MATERIAL TO PROCESS:

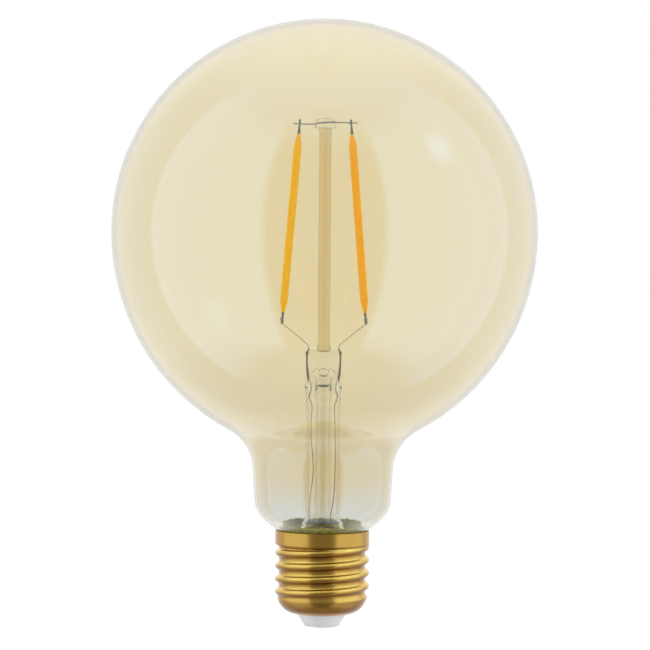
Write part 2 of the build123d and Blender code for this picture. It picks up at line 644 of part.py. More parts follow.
def neutral_wire():
    """Wire from the board's upper corner over the sleeve to the collar's wall."""
    over_z = THREAD_TOP_Z + SHELL_WALL + WIRE_R
    end_x = sqrt(COLLAR_IN_R ** 2 - LAP_Y ** 2) - WIRE_R / 2
    return wire([(NEUTRAL_X, LAP_Y, BOARD_TOP_Z - TAIL_LAP), (NEUTRAL_X, LAP_Y, over_z),
                 (end_x, LAP_Y, over_z)], WIRE_R, LEAD_BEND_R)


def solder_joints(wires):
    """Solder cones on the board's front, one over each wire's lap."""
    joints = []
    lap_z = BOARD_TOP_Z - TAIL_LAP / 2
    places = [(-TAIL_X, lap_z), (TAIL_X, lap_z), (NEUTRAL_X, lap_z),
              (LIVE_X, BOARD_FOOT_Z + LIVE_LAP / 2)]
    foot = (Align.CENTER, Align.CENTER, Align.MIN)
    for x, z in places:
        base = Plane(origin=(x, FACE_Y, z), z_dir=(0, -1, 0))
        cone = base * Cone(SOLDER_R, SOLDER_R / 2, SOLDER_HEIGHT, align=foot)
        for piece in wires:
            cone -= piece
        joints.append(cone)
    return Compound(children=joints)


# ---------------------------------------------------------------- assembly
def build():
    """Every node of the bulb by name."""
    nodes = {
        "globe_envelope": globe_envelope(),
        "stem_flare_tube": stem_flare_tube(),
        "exhaust_tube": exhaust_tube(),
        "centre_post": centre_post(),
        "post_button": post_button(),
        "bridge_wire": bridge_wire(),
        "screw_shell": screw_shell(),
        "cap_insulator": cap_insulator(),
        "centre_contact": centre_contact(),
        "basing_cement": basing_cement(),
        "driver_sleeve": driver_sleeve(),
        "main_board": main_board(),
        "wireless_board": radio_board(),
        "header_pins": header_pins(),
        "pin_header": pin_header(),
        "bulk_capacitor": bulk_capacitor(),
        "inductor_core": inductor_core(),
        "inductor_winding": inductor_winding(),
        "fusible_resistor": fusible_resistor(),
        "bridge_rectifier": on_board(BOARD_WIDTH / 4, BOARD_TOP_Z - RECTIFIER_DROP, RECTIFIER),
        "driver_chip": on_board(0, BOARD_FOOT_Z + DRIVER_CHIP_RISE, DRIVER_CHIP),
        "chip_resistors": chip_row(*CHIP_RESISTOR_ROW, CHIP_RESISTOR),
        "chip_capacitors": chip_row(*CHIP_CAPACITOR_ROW, CHIP_CAPACITOR),
        "live_wire": live_wire(),
        "neutral_wire": neutral_wire(),
    }
    nodes.update(radio_parts())
    for name, side in SIDES.items():
        nodes[f"{name}_lead_wire"] = lead_wire(side)
        nodes[f"{name}_dumet_seal"] = dumet_seal(side)
        nodes[f"{name}_tail_wire"] = tail_wire(side)
        for piece, solid in filament_pieces().items():
            nodes[f"{name}_filament_{piece}"] = on_filament(side, solid)
    wires = [nodes[name] for name in ("left_tail_wire", "right_tail_wire", "neutral_wire", "live_wire")]
    nodes["solder_joints"] = solder_joints(wires)
    return nodes


for node, shape in build().items():
    export_step(shape, f"parts/{node}.step")
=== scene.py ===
from math import atan2, cos, degrees, pi, radians, sin, sqrt, tan

import bmesh
import bpy
import numpy as np
from mathutils import Matrix, Vector, noise


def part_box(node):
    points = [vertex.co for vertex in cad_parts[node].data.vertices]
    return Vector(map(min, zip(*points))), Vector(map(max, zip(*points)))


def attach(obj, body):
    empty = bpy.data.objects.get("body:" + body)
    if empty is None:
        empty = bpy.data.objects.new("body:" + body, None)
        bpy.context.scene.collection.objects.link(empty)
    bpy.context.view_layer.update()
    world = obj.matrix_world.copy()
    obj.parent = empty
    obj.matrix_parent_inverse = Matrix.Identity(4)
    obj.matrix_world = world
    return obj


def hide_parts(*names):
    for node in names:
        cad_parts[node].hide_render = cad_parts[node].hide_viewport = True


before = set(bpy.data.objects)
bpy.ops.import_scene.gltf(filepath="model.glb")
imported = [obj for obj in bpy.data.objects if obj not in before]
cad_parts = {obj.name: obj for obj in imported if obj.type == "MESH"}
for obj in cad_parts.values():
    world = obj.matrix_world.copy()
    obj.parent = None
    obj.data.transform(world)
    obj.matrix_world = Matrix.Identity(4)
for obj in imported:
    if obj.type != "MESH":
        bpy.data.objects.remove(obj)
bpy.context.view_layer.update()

MM = 0.001
BODY = "root"
SIDES = {"left": -1, "right": 1}


def corners(node):
    """Lowest and highest corner of a CAD node, in millimetres."""
    low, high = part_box(node)
    return low / MM, high / MM


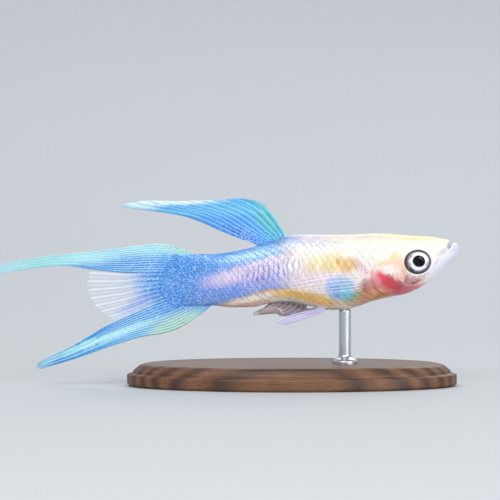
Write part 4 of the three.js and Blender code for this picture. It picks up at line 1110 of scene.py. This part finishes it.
def make_stand(wood, steel):
    """The oval walnut base, with a turned step round its rim, and the steel rod in its collar."""
    _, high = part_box("stand_base")
    long, w, h = high.x / MM, high.y / MM, high.z / MM
    foot = [(0, 0), (w - 0.25, 0), (w, 0.25)]
    step = [(w, h * 0.52), (w - 0.35, h * 0.60), (w - 0.35, h * 0.68)]
    crown = [(w - 0.75, h * 0.93), (w - 1.1, h), (0, h)]
    points, faces = lathe_mesh(rounded([*foot, *step, *crown], 0.14), 144)
    points[:, 0] *= long / w
    base = mesh_object("stand_base_turned", points, faces, wood)
    orient_outward(base)
    finish_piece(base, "stand_wood", "stand_base")
    low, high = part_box("stand_rod")
    x, r, top = (low.x + high.x) / 2 / MM, ROD_RADIUS, high.z / MM + ROD_HIDDEN
    wide = (high.x - low.x) / 2 / MM
    collar = [(0, h - ROD_SUNK), (wide, h - ROD_SUNK), (wide, h + 0.3), (wide - 0.25, h + 0.5)]
    neck = [(r + 0.1, h + 0.72), (r, h + 0.95)]
    tip = [(r, top - 0.3), (r - 0.15, top), (0, top)]
    points, faces = lathe_mesh(rounded([*collar, *neck, *tip], 0.1), 64)
    rod = mesh_object("stand_rod_turned", points + np.array([x, 0, 0]), faces, steel)
    orient_outward(rod)
    finish_piece(rod, "stand_steel", "stand_rod")


FLOOR_FLAT, FLOOR_CURVE, FLOOR_SIDES = 280, 320, 96
# Softboxes as place and size in metres, watts and colour: a key from high on the left of the camera, a wide
# fill from the right, and a rim from behind.
SOFTBOXES = [((-0.08, -0.30, 0.30), 0.26, 0.85, "#fffaf2"), ((0.30, -0.30, 0.04), 0.3, 1.5, "#f4f7ff"),
             ((0.05, 0.34, 0.30), 0.30, 0.5, "#ffffff")]
LIGHT_AIM = Vector((0, 0, 0.012))


def make_camera():
    """A long lens from the photo's side, a little above, with the fish in the photo's place."""
    data = bpy.data.cameras.new("camera")
    data.lens, data.sensor_width, data.clip_start, data.clip_end = CAMERA_LENS, CAMERA_SENSOR, 0.005, 20
    camera = bpy.data.objects.new("camera", data)
    bpy.context.scene.collection.objects.link(camera)
    distance = CAMERA_WIDTH * CAMERA_LENS / CAMERA_SENSOR
    camera.location = CAMERA_AIM + distance * Vector((0, -math.cos(CAMERA_RISE), math.sin(CAMERA_RISE)))
    camera.rotation_euler = (math.pi / 2 - CAMERA_RISE, 0, 0)
    bpy.context.scene.camera = camera


def make_floor(paper):
    """A pale paper floor that curves up all round, out of every view's way."""
    bend = np.linspace(0.1, math.pi / 2, 14)
    profile = [(100, 0), (FLOOR_FLAT, 0)]
    profile += [(FLOOR_FLAT + FLOOR_CURVE * math.sin(t), FLOOR_CURVE * (1 - math.cos(t))) for t in bend]
    rings = np.concatenate(turned_rings(profile, FLOOR_SIDES))
    here = np.arange(FLOOR_SIDES)
    centre = np.stack([np.full(FLOOR_SIDES, len(rings)), here, (here + 1) % FLOOR_SIDES], -1)
    faces = [*grid_faces(len(profile), FLOOR_SIDES, closed=True)[:, ::-1], *centre]
    floor = mesh_object("paper_floor", np.vstack([rings, [(0, 0, 0)]]), faces, paper)


def make_lights():
    """Three softboxes in a pale room."""
    for place, size, power, tint in SOFTBOXES:
        light = bpy.data.lights.new("softbox", "AREA")
        light.shape, light.size, light.energy, light.color = "SQUARE", size, power, linear(tint)[:3]
        lamp = bpy.data.objects.new("softbox", light)
        lamp.location = place
        lamp.rotation_euler = (LIGHT_AIM - Vector(place)).to_track_quat("-Z", "Y").to_euler()
        bpy.context.scene.collection.objects.link(lamp)
    world = bpy.data.worlds.new("studio")
    world.use_nodes = True
    background = world.node_tree.nodes["Background"].inputs
    background["Color"].default_value, background["Strength"].default_value = linear("#eef1f5"), 0.75
    bpy.context.scene.world = world
    bpy.context.scene.view_settings.view_transform = "Standard"


def main():
    wet_skin = fish_skin()
    make_skin(wet_skin)
    make_scales(wet_skin)
    make_fins()
    ball, cornea = eyeball_material(), cornea_material()
    for side, name in SIDES:
        make_eye(side, name, ball, cornea)
    make_stand(walnut(), turned_steel())
    make_floor(matt_paper())
    make_camera()
    make_lights()


main()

WORK TO BE COMPLETED: Start with the line that contains "for name, side" and end with the line that contains "obj.parent = None"; give those lines again exactly, and no others.

REPLY:
    for name, side in SIDES.items():
        nodes[f"{name}_lead_wire"] = lead_wire(side)
        nodes[f"{name}_dumet_seal"] = dumet_seal(side)
        nodes[f"{name}_tail_wire"] = tail_wire(side)
        for piece, solid in filament_pieces().items():
            nodes[f"{name}_filament_{piece}"] = on_filament(side, solid)
    wires = [nodes[name] for name in ("left_tail_wire", "right_tail_wire", "neutral_wire", "live_wire")]
    nodes["solder_joints"] = solder_joints(wires)
    return nodes


for node, shape in build().items():
    export_step(shape, f"parts/{node}.step")
=== scene.py ===
from math import atan2, cos, degrees, pi, radians, sin, sqrt, tan

import bmesh
import bpy
import numpy as np
from mathutils import Matrix, Vector, noise


def part_box(node):
    points = [vertex.co for vertex in cad_parts[node].data.vertices]
    return Vector(map(min, zip(*points))), Vector(map(max, zip(*points)))


def attach(obj, body):
    empty = bpy.data.objects.get("body:" + body)
    if empty is None:
        empty = bpy.data.objects.new("body:" + body, None)
        bpy.context.scene.collection.objects.link(empty)
    bpy.context.view_layer.update()
    world = obj.matrix_world.copy()
    obj.parent = empty
    obj.matrix_parent_inverse = Matrix.Identity(4)
    obj.matrix_world = world
    return obj


def hide_parts(*names):
    for node in names:
        cad_parts[node].hide_render = cad_parts[node].hide_viewport = True


before = set(bpy.data.objects)
bpy.ops.import_scene.gltf(filepath="model.glb")
imported = [obj for obj in bpy.data.objects if obj not in before]
cad_parts = {obj.name: obj for obj in imported if obj.type == "MESH"}
for obj in cad_parts.values():
    world = obj.matrix_world.copy()
    obj.parent = None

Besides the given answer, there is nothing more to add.